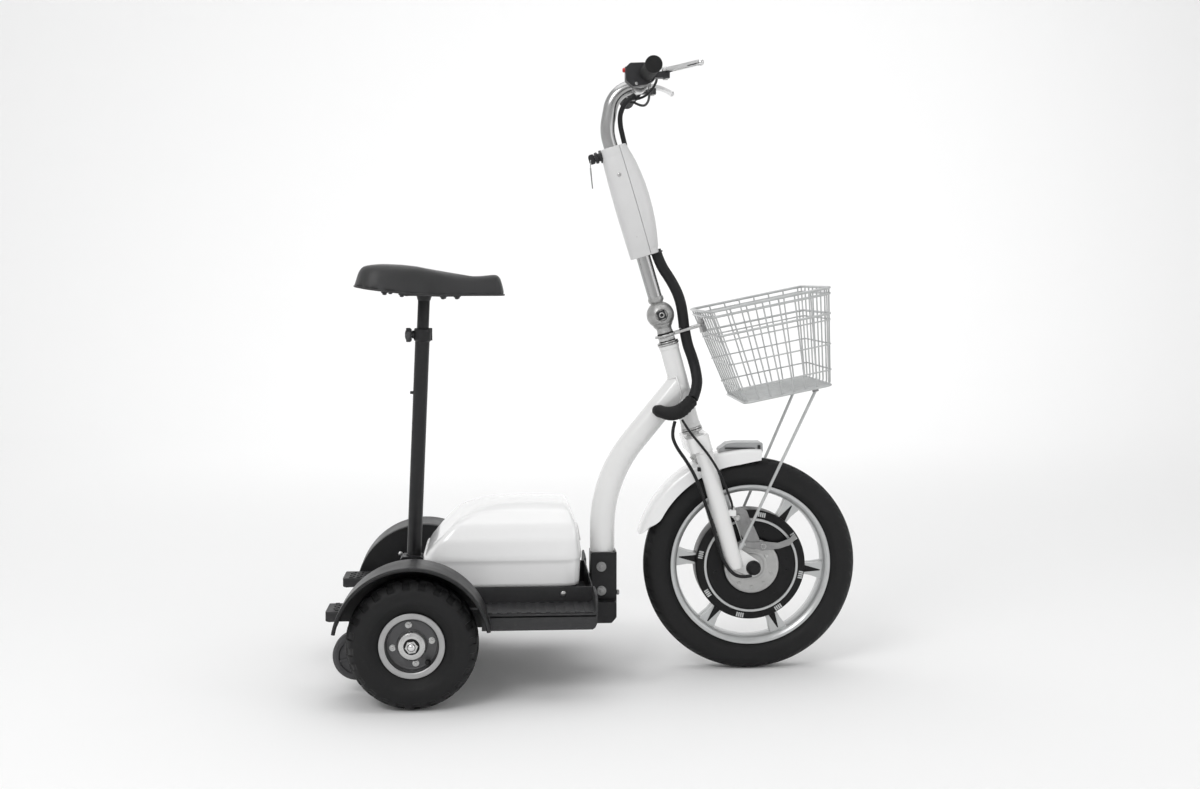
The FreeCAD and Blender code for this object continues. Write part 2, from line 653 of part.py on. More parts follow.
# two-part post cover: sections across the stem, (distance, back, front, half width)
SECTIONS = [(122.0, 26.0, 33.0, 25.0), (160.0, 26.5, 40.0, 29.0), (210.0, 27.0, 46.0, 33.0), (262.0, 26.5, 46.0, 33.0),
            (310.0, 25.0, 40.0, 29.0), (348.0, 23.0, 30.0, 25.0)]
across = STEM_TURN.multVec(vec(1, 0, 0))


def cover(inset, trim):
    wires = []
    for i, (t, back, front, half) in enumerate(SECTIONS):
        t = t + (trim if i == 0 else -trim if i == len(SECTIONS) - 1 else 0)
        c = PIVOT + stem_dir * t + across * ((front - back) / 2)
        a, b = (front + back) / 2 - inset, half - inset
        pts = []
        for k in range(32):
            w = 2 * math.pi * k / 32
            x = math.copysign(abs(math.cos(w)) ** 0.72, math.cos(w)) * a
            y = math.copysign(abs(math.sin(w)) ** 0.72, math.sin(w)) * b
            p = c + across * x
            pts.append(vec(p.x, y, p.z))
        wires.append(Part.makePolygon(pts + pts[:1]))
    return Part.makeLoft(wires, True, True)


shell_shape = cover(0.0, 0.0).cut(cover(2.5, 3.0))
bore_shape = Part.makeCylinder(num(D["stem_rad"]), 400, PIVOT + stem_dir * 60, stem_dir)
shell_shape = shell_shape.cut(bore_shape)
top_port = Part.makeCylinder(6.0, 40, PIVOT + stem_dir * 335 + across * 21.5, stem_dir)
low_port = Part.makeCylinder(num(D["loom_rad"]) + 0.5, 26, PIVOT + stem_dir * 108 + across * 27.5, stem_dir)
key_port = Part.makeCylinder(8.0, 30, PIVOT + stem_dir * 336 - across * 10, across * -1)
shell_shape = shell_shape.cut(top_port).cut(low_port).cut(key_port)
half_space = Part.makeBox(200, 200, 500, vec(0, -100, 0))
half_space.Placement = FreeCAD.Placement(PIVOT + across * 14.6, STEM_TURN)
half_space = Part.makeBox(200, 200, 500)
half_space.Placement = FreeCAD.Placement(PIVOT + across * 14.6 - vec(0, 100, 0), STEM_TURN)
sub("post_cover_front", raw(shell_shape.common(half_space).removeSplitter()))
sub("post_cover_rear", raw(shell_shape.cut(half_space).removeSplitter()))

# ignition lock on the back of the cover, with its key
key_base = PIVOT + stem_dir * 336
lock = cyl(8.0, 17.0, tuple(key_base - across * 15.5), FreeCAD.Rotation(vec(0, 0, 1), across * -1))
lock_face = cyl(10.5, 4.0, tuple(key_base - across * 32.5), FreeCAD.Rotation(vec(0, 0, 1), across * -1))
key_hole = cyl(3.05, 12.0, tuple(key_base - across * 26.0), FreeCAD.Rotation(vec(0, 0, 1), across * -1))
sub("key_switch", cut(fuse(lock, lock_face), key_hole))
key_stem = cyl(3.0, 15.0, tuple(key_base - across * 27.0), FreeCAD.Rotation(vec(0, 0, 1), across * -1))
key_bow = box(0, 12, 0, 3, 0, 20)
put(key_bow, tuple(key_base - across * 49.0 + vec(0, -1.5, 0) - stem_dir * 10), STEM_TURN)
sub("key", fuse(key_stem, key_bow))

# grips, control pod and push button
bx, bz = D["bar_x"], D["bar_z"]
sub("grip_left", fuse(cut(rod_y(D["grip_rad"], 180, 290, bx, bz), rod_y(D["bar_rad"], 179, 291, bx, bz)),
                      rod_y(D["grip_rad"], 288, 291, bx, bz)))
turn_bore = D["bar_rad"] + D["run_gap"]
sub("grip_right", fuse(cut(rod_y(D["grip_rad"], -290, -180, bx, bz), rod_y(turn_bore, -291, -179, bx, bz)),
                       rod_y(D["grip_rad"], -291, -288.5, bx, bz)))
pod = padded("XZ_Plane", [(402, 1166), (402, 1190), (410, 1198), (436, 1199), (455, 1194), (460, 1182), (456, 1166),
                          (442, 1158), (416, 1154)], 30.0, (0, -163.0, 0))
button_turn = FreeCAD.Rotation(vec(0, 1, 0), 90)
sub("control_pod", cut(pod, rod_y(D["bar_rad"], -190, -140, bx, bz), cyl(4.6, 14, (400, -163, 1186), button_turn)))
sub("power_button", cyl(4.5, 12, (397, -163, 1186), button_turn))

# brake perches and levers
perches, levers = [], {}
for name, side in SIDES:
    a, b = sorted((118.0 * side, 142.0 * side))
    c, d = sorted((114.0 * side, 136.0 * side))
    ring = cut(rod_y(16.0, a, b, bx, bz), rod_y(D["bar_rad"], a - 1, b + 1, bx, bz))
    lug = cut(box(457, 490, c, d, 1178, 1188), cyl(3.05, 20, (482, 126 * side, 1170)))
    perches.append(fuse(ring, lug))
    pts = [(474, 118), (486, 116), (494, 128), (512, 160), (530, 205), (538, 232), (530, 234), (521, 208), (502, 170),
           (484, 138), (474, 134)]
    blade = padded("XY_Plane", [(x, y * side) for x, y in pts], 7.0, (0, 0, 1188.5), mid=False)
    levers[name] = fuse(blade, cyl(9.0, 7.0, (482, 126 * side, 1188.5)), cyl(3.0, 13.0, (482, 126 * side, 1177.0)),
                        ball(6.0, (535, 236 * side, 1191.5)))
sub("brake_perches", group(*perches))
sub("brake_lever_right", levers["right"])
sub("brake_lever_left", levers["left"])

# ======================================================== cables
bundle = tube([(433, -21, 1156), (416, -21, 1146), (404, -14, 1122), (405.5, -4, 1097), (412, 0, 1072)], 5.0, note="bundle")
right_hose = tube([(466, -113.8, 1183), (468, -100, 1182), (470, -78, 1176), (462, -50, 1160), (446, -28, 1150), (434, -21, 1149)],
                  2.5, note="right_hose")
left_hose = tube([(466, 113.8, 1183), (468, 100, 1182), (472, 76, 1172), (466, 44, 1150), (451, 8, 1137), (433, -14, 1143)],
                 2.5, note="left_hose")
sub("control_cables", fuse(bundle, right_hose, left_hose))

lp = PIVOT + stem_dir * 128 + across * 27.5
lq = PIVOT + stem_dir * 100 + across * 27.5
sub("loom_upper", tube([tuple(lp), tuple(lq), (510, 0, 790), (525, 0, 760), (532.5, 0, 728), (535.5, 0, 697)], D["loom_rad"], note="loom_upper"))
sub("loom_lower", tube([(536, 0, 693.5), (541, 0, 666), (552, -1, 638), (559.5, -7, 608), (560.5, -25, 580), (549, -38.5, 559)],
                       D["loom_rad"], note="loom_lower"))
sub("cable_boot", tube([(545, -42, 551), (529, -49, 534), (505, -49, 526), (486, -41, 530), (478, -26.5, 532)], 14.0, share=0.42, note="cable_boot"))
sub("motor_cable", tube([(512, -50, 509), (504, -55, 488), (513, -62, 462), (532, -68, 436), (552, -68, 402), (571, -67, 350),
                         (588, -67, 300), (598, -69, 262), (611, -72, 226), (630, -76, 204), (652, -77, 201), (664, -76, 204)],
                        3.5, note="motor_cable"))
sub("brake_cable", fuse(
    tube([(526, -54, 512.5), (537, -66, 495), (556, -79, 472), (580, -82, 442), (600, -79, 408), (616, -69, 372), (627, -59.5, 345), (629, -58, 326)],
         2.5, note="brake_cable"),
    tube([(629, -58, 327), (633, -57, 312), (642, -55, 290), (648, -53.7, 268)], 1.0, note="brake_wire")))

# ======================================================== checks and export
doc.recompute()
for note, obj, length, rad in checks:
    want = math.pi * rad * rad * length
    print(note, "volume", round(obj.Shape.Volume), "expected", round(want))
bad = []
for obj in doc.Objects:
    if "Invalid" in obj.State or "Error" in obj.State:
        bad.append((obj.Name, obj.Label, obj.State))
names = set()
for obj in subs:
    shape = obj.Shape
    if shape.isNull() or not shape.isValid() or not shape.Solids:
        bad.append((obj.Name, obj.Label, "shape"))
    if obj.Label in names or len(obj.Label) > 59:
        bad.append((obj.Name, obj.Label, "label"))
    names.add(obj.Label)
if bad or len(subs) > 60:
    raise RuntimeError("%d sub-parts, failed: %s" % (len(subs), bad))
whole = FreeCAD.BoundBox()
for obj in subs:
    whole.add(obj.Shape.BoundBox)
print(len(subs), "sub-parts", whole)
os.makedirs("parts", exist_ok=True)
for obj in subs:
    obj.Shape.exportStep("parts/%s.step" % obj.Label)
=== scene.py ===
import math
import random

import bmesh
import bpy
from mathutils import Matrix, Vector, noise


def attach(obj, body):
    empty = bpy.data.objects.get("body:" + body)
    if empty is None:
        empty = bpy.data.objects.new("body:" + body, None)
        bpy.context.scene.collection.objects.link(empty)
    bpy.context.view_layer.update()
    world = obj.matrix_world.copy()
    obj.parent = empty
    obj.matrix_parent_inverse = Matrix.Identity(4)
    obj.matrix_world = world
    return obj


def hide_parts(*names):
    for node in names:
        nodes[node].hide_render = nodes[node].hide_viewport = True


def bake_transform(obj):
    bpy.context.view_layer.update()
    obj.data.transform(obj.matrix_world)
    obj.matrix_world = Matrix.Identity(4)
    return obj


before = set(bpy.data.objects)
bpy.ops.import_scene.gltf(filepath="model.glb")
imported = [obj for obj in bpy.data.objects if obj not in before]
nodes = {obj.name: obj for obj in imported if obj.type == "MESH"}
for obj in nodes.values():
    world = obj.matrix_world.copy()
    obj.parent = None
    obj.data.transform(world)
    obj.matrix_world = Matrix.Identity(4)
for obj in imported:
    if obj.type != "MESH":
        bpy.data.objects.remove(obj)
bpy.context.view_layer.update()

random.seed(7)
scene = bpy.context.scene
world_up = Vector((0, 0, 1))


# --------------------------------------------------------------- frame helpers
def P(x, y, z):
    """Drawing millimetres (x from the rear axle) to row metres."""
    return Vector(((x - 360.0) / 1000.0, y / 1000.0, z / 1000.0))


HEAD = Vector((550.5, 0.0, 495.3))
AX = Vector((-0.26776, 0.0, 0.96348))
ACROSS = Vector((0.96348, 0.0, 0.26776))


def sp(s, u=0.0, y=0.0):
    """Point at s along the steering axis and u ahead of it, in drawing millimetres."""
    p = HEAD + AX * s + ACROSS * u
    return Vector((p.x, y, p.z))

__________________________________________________

Problem statement => Take the line containing "if shape.isNull() or" and the line containing "return Vector(((x - 360.0)". Write out both and all lines between, exactly, and nothing more.

Task output =>
    if shape.isNull() or not shape.isValid() or not shape.Solids:
        bad.append((obj.Name, obj.Label, "shape"))
    if obj.Label in names or len(obj.Label) > 59:
        bad.append((obj.Name, obj.Label, "label"))
    names.add(obj.Label)
if bad or len(subs) > 60:
    raise RuntimeError("%d sub-parts, failed: %s" % (len(subs), bad))
whole = FreeCAD.BoundBox()
for obj in subs:
    whole.add(obj.Shape.BoundBox)
print(len(subs), "sub-parts", whole)
os.makedirs("parts", exist_ok=True)
for obj in subs:
    obj.Shape.exportStep("parts/%s.step" % obj.Label)
=== scene.py ===
import math
import random

import bmesh
import bpy
from mathutils import Matrix, Vector, noise


def attach(obj, body):
    empty = bpy.data.objects.get("body:" + body)
    if empty is None:
        empty = bpy.data.objects.new("body:" + body, None)
        bpy.context.scene.collection.objects.link(empty)
    bpy.context.view_layer.update()
    world = obj.matrix_world.copy()
    obj.parent = empty
    obj.matrix_parent_inverse = Matrix.Identity(4)
    obj.matrix_world = world
    return obj


def hide_parts(*names):
    for node in names:
        nodes[node].hide_render = nodes[node].hide_viewport = True


def bake_transform(obj):
    bpy.context.view_layer.update()
    obj.data.transform(obj.matrix_world)
    obj.matrix_world = Matrix.Identity(4)
    return obj


before = set(bpy.data.objects)
bpy.ops.import_scene.gltf(filepath="model.glb")
imported = [obj for obj in bpy.data.objects if obj not in before]
nodes = {obj.name: obj for obj in imported if obj.type == "MESH"}
for obj in nodes.values():
    world = obj.matrix_world.copy()
    obj.parent = None
    obj.data.transform(world)
    obj.matrix_world = Matrix.Identity(4)
for obj in imported:
    if obj.type != "MESH":
        bpy.data.objects.remove(obj)
bpy.context.view_layer.update()

random.seed(7)
scene = bpy.context.scene
world_up = Vector((0, 0, 1))


# --------------------------------------------------------------- frame helpers
def P(x, y, z):
    """Drawing millimetres (x from the rear axle) to row metres."""
    return Vector(((x - 360.0) / 1000.0, y / 1000.0, z / 1000.0))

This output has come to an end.